**Source material**
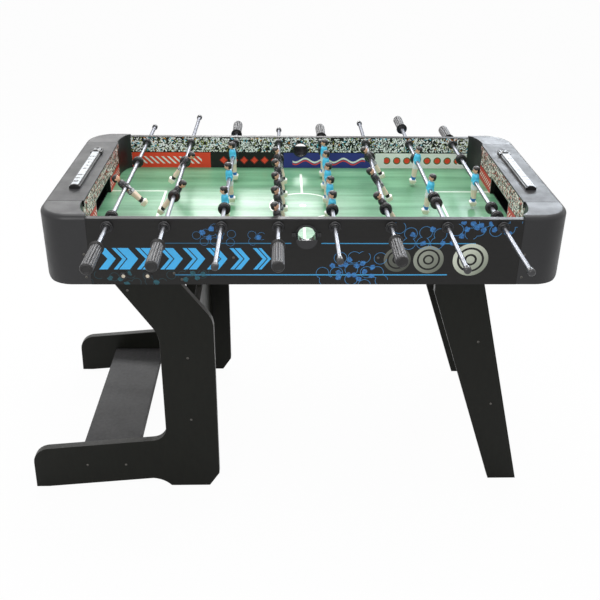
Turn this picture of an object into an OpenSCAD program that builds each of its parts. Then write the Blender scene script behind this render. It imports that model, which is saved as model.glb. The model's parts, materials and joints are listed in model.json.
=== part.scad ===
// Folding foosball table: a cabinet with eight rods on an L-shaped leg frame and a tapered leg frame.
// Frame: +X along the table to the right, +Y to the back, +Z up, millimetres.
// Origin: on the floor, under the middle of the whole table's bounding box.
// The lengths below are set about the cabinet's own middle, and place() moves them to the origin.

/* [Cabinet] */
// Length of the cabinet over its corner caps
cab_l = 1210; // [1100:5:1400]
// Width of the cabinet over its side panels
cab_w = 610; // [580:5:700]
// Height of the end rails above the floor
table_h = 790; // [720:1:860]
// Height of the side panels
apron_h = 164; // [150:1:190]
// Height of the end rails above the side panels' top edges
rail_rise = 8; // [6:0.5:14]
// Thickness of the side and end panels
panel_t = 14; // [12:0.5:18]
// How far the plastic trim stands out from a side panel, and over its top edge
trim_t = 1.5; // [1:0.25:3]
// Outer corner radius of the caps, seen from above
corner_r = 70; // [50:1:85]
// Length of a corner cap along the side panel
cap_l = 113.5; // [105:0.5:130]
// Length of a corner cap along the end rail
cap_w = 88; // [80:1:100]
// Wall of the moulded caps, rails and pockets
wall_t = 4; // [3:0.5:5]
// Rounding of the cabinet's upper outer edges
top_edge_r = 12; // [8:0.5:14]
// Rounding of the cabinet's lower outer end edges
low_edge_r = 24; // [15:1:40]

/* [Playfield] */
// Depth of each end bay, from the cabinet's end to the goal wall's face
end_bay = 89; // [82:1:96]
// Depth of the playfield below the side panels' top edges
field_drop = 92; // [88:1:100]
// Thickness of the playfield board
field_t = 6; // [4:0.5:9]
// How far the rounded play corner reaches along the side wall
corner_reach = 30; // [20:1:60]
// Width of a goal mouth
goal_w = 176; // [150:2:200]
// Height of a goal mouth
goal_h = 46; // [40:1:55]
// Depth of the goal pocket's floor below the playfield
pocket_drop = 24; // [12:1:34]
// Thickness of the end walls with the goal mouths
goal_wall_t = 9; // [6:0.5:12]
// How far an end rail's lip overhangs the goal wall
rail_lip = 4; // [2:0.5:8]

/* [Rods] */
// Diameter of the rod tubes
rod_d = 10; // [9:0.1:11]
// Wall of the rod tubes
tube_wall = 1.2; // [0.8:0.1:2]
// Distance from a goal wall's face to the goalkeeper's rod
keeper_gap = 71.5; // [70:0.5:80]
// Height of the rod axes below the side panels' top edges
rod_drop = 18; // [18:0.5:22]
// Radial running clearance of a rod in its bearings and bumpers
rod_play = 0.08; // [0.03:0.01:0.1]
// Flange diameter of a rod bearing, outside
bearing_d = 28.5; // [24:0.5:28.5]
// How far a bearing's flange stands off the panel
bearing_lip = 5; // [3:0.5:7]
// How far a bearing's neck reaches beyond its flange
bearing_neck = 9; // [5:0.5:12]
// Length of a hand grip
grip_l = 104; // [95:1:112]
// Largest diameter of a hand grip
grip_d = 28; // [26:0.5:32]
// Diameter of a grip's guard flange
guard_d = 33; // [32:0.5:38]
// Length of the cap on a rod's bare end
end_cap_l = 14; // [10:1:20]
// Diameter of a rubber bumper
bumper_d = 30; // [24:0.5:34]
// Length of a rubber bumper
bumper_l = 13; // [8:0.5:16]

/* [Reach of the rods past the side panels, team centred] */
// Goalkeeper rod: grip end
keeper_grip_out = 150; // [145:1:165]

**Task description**
All lines from the beginning of the material above through the one with "to the origin." need to be returned exactly; please return those and only those.

**Full output**
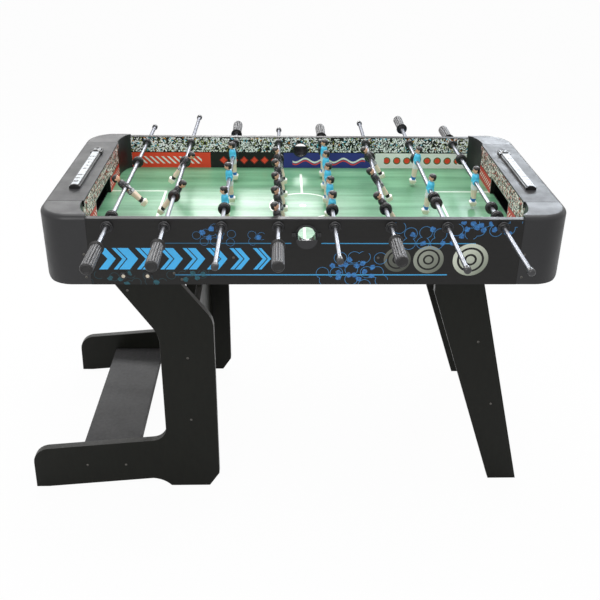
Turn this picture of an object into an OpenSCAD program that builds each of its parts. Then write the Blender scene script behind this render. It imports that model, which is saved as model.glb. The model's parts, materials and joints are listed in model.json.
=== part.scad ===
// Folding foosball table: a cabinet with eight rods on an L-shaped leg frame and a tapered leg frame.
// Frame: +X along the table to the right, +Y to the back, +Z up, millimetres.
// Origin: on the floor, under the middle of the whole table's bounding box.
// The lengths below are set about the cabinet's own middle, and place() moves them to the origin.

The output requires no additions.